James Horner
James Horner is a visual artist residing in Scarsdale, NY, who strives to educate the public and divert discrimination from his LGBTQ+ community. His artwork presents intimate and psychological settings of queer folk, their issues, and LGBTQ+ heroes who have fought for equal rights. Horner focuses on painting, but also experiments with drawing, sculpture, printmaking, and zines. In his works, a strong line guides the figures which can be muscular, abstract, homoerotic, grotesque, and humorous. Horner works in the pop art and graffiti realm and implores viewers to cherish seemingly mundane moments with loved ones.
Dain Susman
Dain Susman is a multi-faceted creator in the realms of visual art, photography, and architecture. His work explores how concept-driven processes influence imagery and space, and where the overlap of the two skews our perception. Dain approaches projects systematically, utilizing contextual influences to develop project themes through quantifiable actions (operatives) and unique fabrication techniques. As an artist formerly based in the northwest, he is especially interested in sculpting moments where urban byproducts intersect with nature, and how imagery drives the inclusion of found objects in his work. Dain currently lives in Bed-Stuy with his pet goldfish, Mr. Fish, and is a big fan of solo road trips across barren landscapes.
Emily Loughlin
Emily Loughlin is a multi-media artist working primarily in ceramic sculpture.

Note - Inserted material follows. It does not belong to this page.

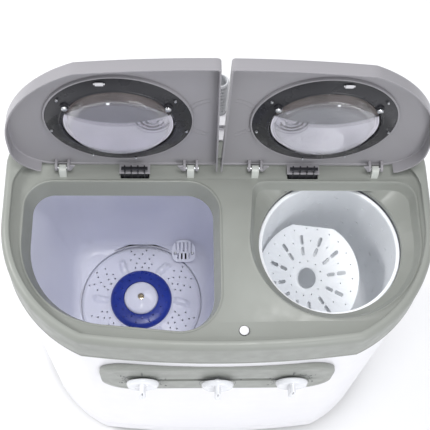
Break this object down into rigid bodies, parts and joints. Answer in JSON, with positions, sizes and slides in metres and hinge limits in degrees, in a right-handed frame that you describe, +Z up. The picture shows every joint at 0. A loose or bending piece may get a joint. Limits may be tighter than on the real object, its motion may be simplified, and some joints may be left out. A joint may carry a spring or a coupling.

Since receiving her B.A. in Sculpture from Sarah Lawrence College in 2015, her practice has fluctuated between dedicated studio time and intensive ecological research, with a particular focus on biological longevity and resilience. Currently a 2023-2024 Artist in Residence with Friends of Pando in Richfield, Utah – an organism that partners with the National Forest Service to protect the World’s Largest Tree; she is also an upcoming 2023 Winter Artist in Residence at Artshack Brooklyn. Emily’s sculptures have been included in numerous group shows as well as in a recent solo pop-up exhibition at Pearl Street Caviar in Brooklyn, NY. Her works are available through Armature projects in New York and through Jessie Edwards Gallery in Rhode Island.
Christopher Squier
Christopher Squier is a visual artist based in Brooklyn, New York. Through writing, drawing, and installation, he explores optics and the role of light in contemporary visual culture, engaging research and poetics around luminescence, transparency, and invisibility to position vision as a historically-altered and politically-contentious experience. Squier has received artist residencies at the Headlands Center for the Arts, Lademoen Kunstnerverksteder, La Fragua Artist Residency, and Playa at Summer Lake, among others. He holds an MFA in Sculpture from the San Francisco Art Institute.
Ryan Schroeder
Ryan Schroeder is a professional artist and museum preparator from Rochester, New York. His body of work primarily focuses on cultural erasure, environmental destruction, and overlooked people in society through oil paintings. "I think of my work as psychological realms, that depict elements of reality. I am interested in the relationships between figures, and their surroundings. I consider myself a voyeur to these scenes; watching quietly from a distance. I also make paintings that depict disheveled domestic spaces. These works in particular engage themes of chaos, loss, and mental health. I am interested in the idea of cultural erasure, by way of war, socioeconomic changes, the outsourcing of jobs, and deindustrialization."